The U.S. dollar regained ground against most of its counterparts on Monday even though they printed weak economic data. 

The Empire State manufacturing index fell from 9.2 to 3.1 this month, worse than the estimated 7.2 reading, while the TIC long-term purchases report showed a surprise negative reading of -17.8 billion USD instead of the expected growth from 25.7 billion USD to 41.3 billion USD. Lastly, the NAHB housing market index also disappointed as it dropped from 44 to 42 instead of rising to 45. The U.S. is scheduled to print building permits and housing starts, along with CPI data, during today’s U.S. session. Also on tap are the industrial production and capacity utilization numbers. It is unclear if it’s still fundamentals or risk sentiment that’s driving price action these days but the odds are that weaker than expected U.S. figures might drag the dollar lower again.

EUR

Only the euro zone trade balance was printed from the 17-nation bloc yesterday and the report came in stronger than expected with a 12.0 billion EUR surplus instead of the projected 9.9 billion EUR reading. This was enough to boost the euro in yesterday’s trading but today’s reports might erase those gains if the actual figures disappoint. Germany will print its ZEW economic expectations figure, which is slated to drop from 48.5 to 41.5 in April. Euro zone CPI is also on tap for today but this isn’t likely to have a huge impact on euro price action as no changes are expected from the headline figure of 1.7% and the core figure of 1.3%. Keep close tabs on the debt and bailout situation in Cyprus as positive developments could provide support for the euro.

GBP

The pound lost ground to the yen and dollar in yesterday’s trading despite the lack of data from the United Kingdom. For today only the CPI reports are due from the U.K. and this should provide an indication of whether the BOE has room to ease further or not. If the actual figure comes in below or beyond the government’s target, which is unlikely, the BOE will have to submit an inflation letter to the Chancellor explaining why. Weaker than expected data could still trigger a pound selloff though.

CHF

No major reports due from Switzerland today as USD/CHF and EUR/CHF remain stuck in tight ranges. U.S. reports or euro zone updates could move these pairs a little more though but unless we see significantly worse or better data, these pairs could be in consolidation for a longer while.

JPY

The Japanese yen rallied against its counterparts on Monday as risk aversion popped back in the markets and traders started liquidating their recent yen shorts. USD/JPY eased back to the 96.00 area before rebounding but it remains to be seen whether the bounce would last or not. There are no major reports due from Japan for the rest of the day.

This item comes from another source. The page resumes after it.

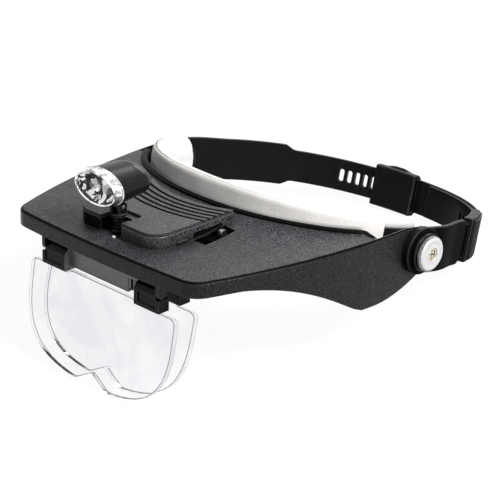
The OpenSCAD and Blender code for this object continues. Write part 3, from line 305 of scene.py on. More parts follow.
# Hard finishes: fine grain, worn edges, dust and darker creases; a finish lists only what differs from the base
dustColour, creaseColour = (0.32, 0.33), 0.0005
finishBase = {
    "grain": 900.0, "depth": 0.05, "waver": 0.1, "rough": 0.3, "metal": 0.0, "shine": 0.5, "dust": 0.1,
    "reach": 0.0005, "gain": 3.0,  # width and strength of the edge wear
    "near": 0.003, "crease": 0.6,  # reach and strength of the creases
}
finishSets = {
    "visorPlastic": {
        "colour": (0.006, 0.0075), "speck": (0.088, 0.097), "edge": (0.24, 0.245),
        "grain": 1200.0, "depth": 0.8, "waver": 0.16, "rough": 0.38, "gain": 2.2,
        "near": 0.006, "crease": 0.9, "shine": 0.12,
    },
    "sidePlastic": {
        "colour": (0.0022, 0.0028), "speck": (0.030, 0.034), "edge": (0.18, 0.185),
        "grain": 1350.0, "depth": 0.5, "waver": 0.16, "dust": 0.02, "gain": 2.2,
        "near": 0.006, "crease": 0.9, "shine": 0.16,
    },
    "outerBlack": {
        "colour": 0.0011, "speck": 0.0018, "edge": (0.20, 0.205),
        "waver": 0.15, "rough": 0.42, "dust": 0.0, "gain": 4.0, "shine": 0.01,
    },
    "blackPlastic": {
        "colour": (0.0075, 0.0068, 0.0070), "speck": (0.010, 0.0092, 0.0094), "edge": (0.12, 0.125),
        "waver": 0.15, "rough": 0.26, "dust": 0.01, "gain": 5.0, "shine": 0.04,
    },
    "glossPlastic": {
        "colour": (0.003, 0.0032), "speck": 0.005, "edge": (0.20, 0.205),
        "grain": 700.0, "depth": 0.03, "rough": 0.18, "dust": 0.02, "shine": 0.1,
    },
    "lidPlastic": {
        "colour": (0.015, 0.017), "speck": (0.110, 0.119), "edge": 0.004,
        "grain": 1250.0, "depth": 0.45, "waver": 0.14, "rough": 0.36, "dust": 0.05, "gain": 4.0,
        "near": 0.0022, "crease": 1.0, "shine": 0.16,
    },
    "boxPlastic": {
        "colour": (0.008, 0.009), "speck": (0.105, 0.114), "edge": (0.36, 0.37),
        "grain": 1500.0, "depth": 0.3, "waver": 0.14, "rough": 0.24, "dust": 0.02, "gain": 5.0,
        "near": 0.004, "crease": 1.0, "shine": 0.55,
    },
    "rimBlack": {
        "colour": 0.0006, "speck": 0.0012, "edge": 0.012,
        "depth": 0.1, "rough": 0.45, "dust": 0.0, "gain": 1.0, "shine": 0.04,
    },
    "grooveBlack": {
        "colour": 0.001, "speck": 0.002, "edge": 0.004,
        "depth": 0.1, "rough": 0.6, "dust": 0.0, "shine": 0.05,
    },
    "bodyPlastic": {
        "colour": (0.006, 0.007), "speck": (0.010, 0.011), "edge": (0.12, 0.125),
        "grain": 1100.0, "rough": 0.27, "dust": 0.02, "gain": 2.0, "shine": 0.12,
    },
    "barPlastic": {
        "colour": (0.23, 0.235), "speck": (0.26, 0.265), "edge": (0.25, 0.255),
        "rough": 0.4, "dust": 0.03, "gain": 2.5,
    },
    "whiteStud": {
        "colour": (0.85, 0.84), "speck": 0.95, "edge": 0.95, "crease": 0.0,
    },
    "boardGreen": {
        "colour": (0.02, 0.09, 0.04), "speck": (0.03, 0.12, 0.05), "edge": (0.2, 0.22, 0.14),
        "grain": 600.0, "rough": 0.35,
    },
    "cellSkin": {
        "colour": (0.35, 0.36, 0.10), "speck": (0.38, 0.39, 0.12), "edge": (0.6, 0.5),
        "grain": 500.0, "depth": 0.02,
    },
    "steel": {
        "colour": (0.56, 0.57), "speck": (0.62, 0.63), "edge": (0.75, 0.76),
        "grain": 1500.0, "depth": 0.08, "waver": 0.15, "rough": 0.28, "metal": 1.0,
    },
    "boltEnd": {
        "colour": (0.62, 0.60, 0.52), "speck": (0.70, 0.68, 0.60), "edge": (0.85, 0.84, 0.78),
        "grain": 1500.0, "depth": 0.08, "waver": 0.15, "metal": 0.4, "near": 0.001, "crease": 0.9,
    },
    "darkSteel": {
        "colour": (0.10, 0.105), "speck": (0.13, 0.135), "edge": 0.3,
        "grain": 1500.0, "depth": 0.08, "waver": 0.15, "metal": 0.9,
    },
    "knobMetal": {
        "colour": (0.54, 0.55), "speck": (0.66, 0.67), "edge": (0.30, 0.31),
        "grain": 2200.0, "depth": 0.25, "waver": 0.12, "rough": 0.36, "metal": 0.25, "gain": 1.5, "reach": 0.0003,
    },
    "brass": {
        "colour": (0.66, 0.60, 0.42), "speck": (0.72, 0.66, 0.47), "edge": (0.85, 0.8, 0.6),
        "grain": 1800.0, "depth": 0.1, "waver": 0.15, "metal": 0.6,
    },
}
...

Commodity Currencies (AUD, CAD, NZD)

Commodity currencies continued to selloff on Monday as risk aversion started to take its toll on the higher-yielding assets. On top of that, prices of precious metals have slumped, with gold falling to its two-year lows. Canada will release manufacturing sales and foreign securities purchases data in today’s New York session, as worse than expected data might trigger a Loonie selloff. No other reports are due from the comdoll economies for the rest of the day.